--- Supplied data ---

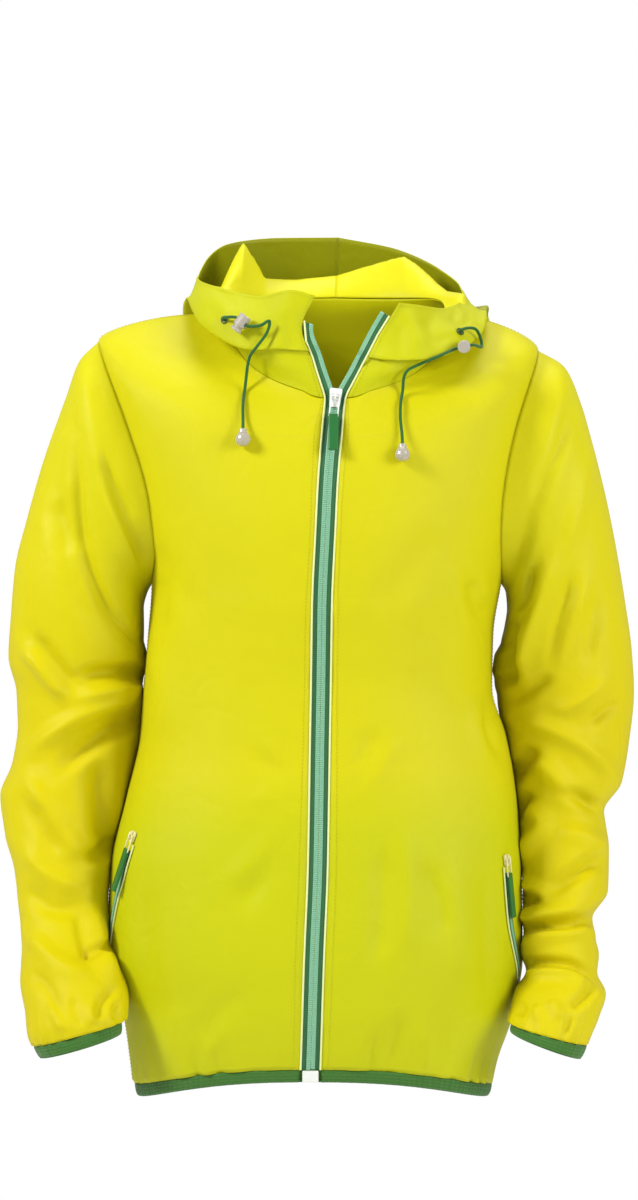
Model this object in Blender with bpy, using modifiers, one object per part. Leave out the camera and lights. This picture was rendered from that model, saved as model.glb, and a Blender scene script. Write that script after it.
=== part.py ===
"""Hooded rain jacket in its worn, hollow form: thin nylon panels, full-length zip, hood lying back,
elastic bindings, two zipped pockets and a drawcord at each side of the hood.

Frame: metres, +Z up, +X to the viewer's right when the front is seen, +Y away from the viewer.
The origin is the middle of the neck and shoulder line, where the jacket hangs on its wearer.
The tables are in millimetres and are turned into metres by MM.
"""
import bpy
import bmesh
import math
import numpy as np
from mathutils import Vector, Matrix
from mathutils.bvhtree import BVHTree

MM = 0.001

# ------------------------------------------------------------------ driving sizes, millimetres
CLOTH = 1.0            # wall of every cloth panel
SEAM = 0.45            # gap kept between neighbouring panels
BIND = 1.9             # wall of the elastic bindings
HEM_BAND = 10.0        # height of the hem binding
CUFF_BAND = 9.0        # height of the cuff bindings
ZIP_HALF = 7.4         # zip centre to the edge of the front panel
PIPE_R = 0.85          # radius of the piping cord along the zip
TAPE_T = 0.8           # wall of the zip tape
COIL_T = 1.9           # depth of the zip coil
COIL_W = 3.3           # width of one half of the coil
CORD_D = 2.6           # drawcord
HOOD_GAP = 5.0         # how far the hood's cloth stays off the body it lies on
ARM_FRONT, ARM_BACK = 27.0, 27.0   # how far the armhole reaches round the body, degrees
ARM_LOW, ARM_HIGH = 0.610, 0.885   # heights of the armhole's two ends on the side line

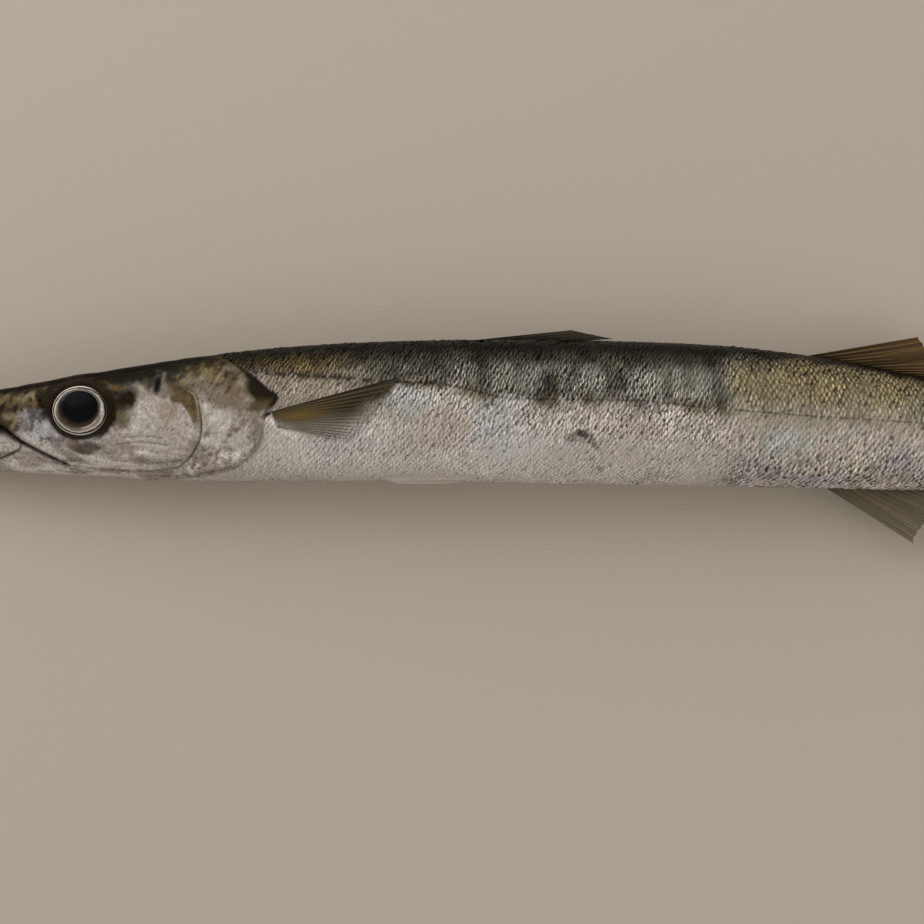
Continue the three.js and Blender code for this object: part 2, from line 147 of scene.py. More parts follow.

---

→ Written request
Extract each entry in full and write it down exactly.

→ Answer to this problem
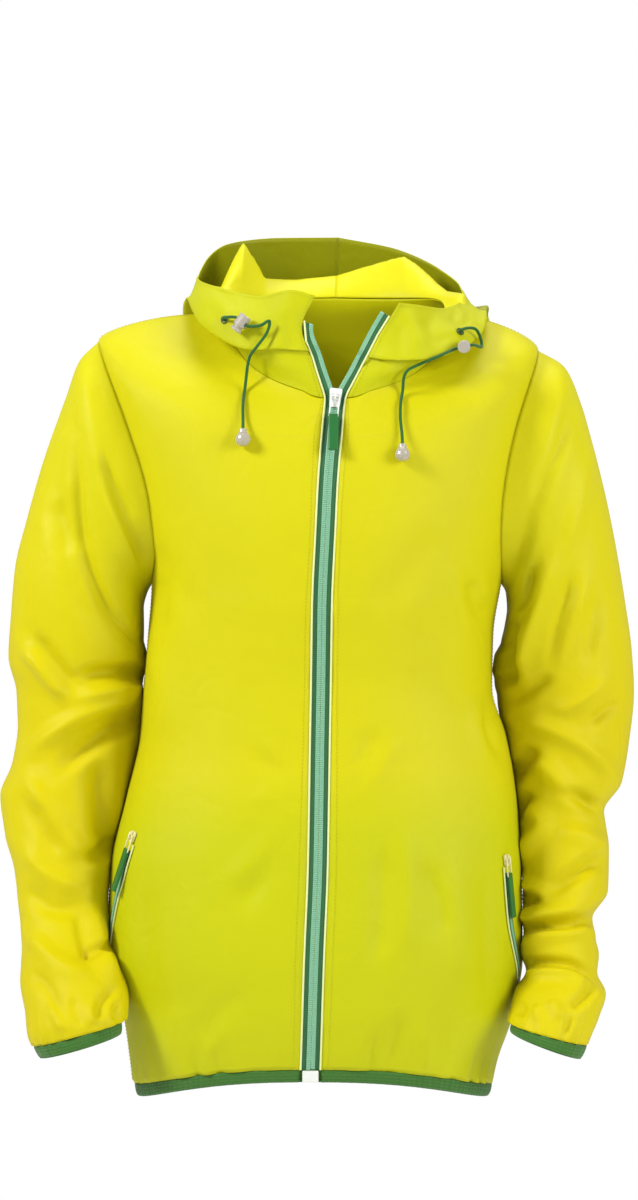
Model this object in Blender with bpy, using modifiers, one object per part. Leave out the camera and lights. This picture was rendered from that model, saved as model.glb, and a Blender scene script. Write that script after it.
=== part.py ===
"""Hooded rain jacket in its worn, hollow form: thin nylon panels, full-length zip, hood lying back,
elastic bindings, two zipped pockets and a drawcord at each side of the hood.

Frame: metres, +Z up, +X to the viewer's right when the front is seen, +Y away from the viewer.
The origin is the middle of the neck and shoulder line, where the jacket hangs on its wearer.
The tables are in millimetres and are turned into metres by MM.
"""
import bpy
import bmesh
import math
import numpy as np
from mathutils import Vector, Matrix
from mathutils.bvhtree import BVHTree

MM = 0.001

# ------------------------------------------------------------------ driving sizes, millimetres
CLOTH = 1.0            # wall of every cloth panel
SEAM = 0.45            # gap kept between neighbouring panels
BIND = 1.9             # wall of the elastic bindings
HEM_BAND = 10.0        # height of the hem binding
CUFF_BAND = 9.0        # height of the cuff bindings
ZIP_HALF = 7.4         # zip centre to the edge of the front panel
PIPE_R = 0.85          # radius of the piping cord along the zip
TAPE_T = 0.8           # wall of the zip tape
COIL_T = 1.9           # depth of the zip coil
COIL_W = 3.3           # width of one half of the coil
CORD_D = 2.6           # drawcord
HOOD_GAP = 5.0         # how far the hood's cloth stays off the body it lies on
ARM_FRONT, ARM_BACK = 27.0, 27.0   # how far the armhole reaches round the body, degrees
ARM_LOW, ARM_HIGH = 0.610, 0.885   # heights of the armhole's two ends on the side line

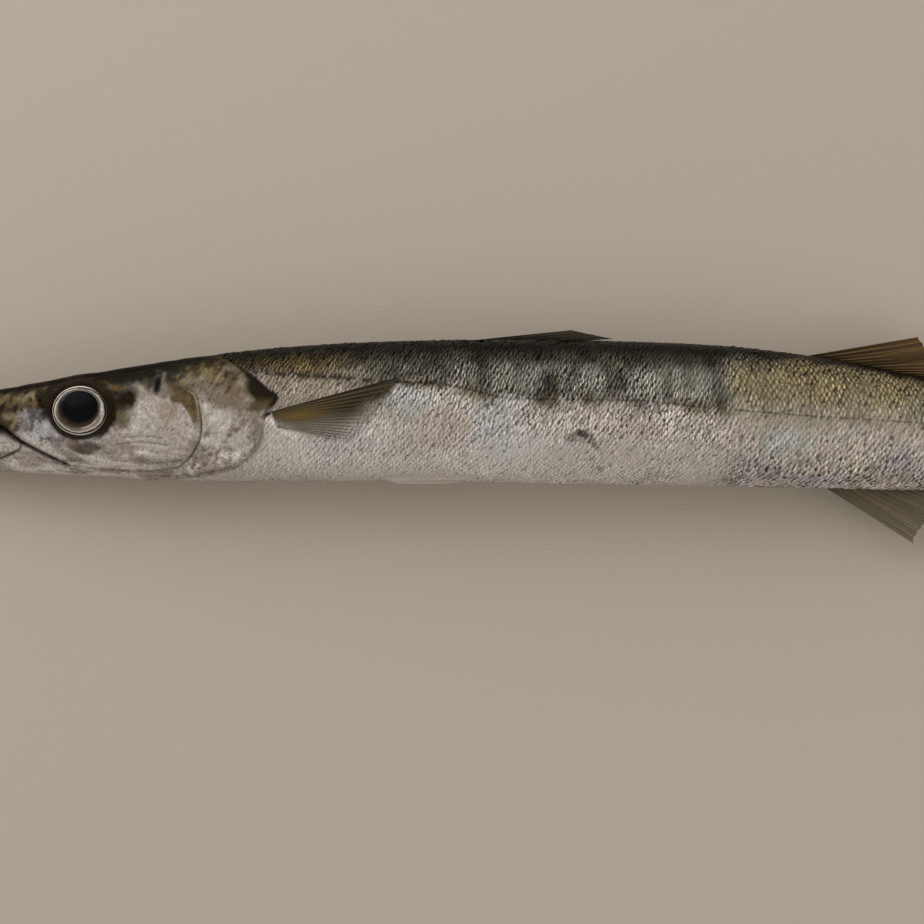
Continue the three.js and Blender code for this object: part 2, from line 147 of scene.py. More parts follow.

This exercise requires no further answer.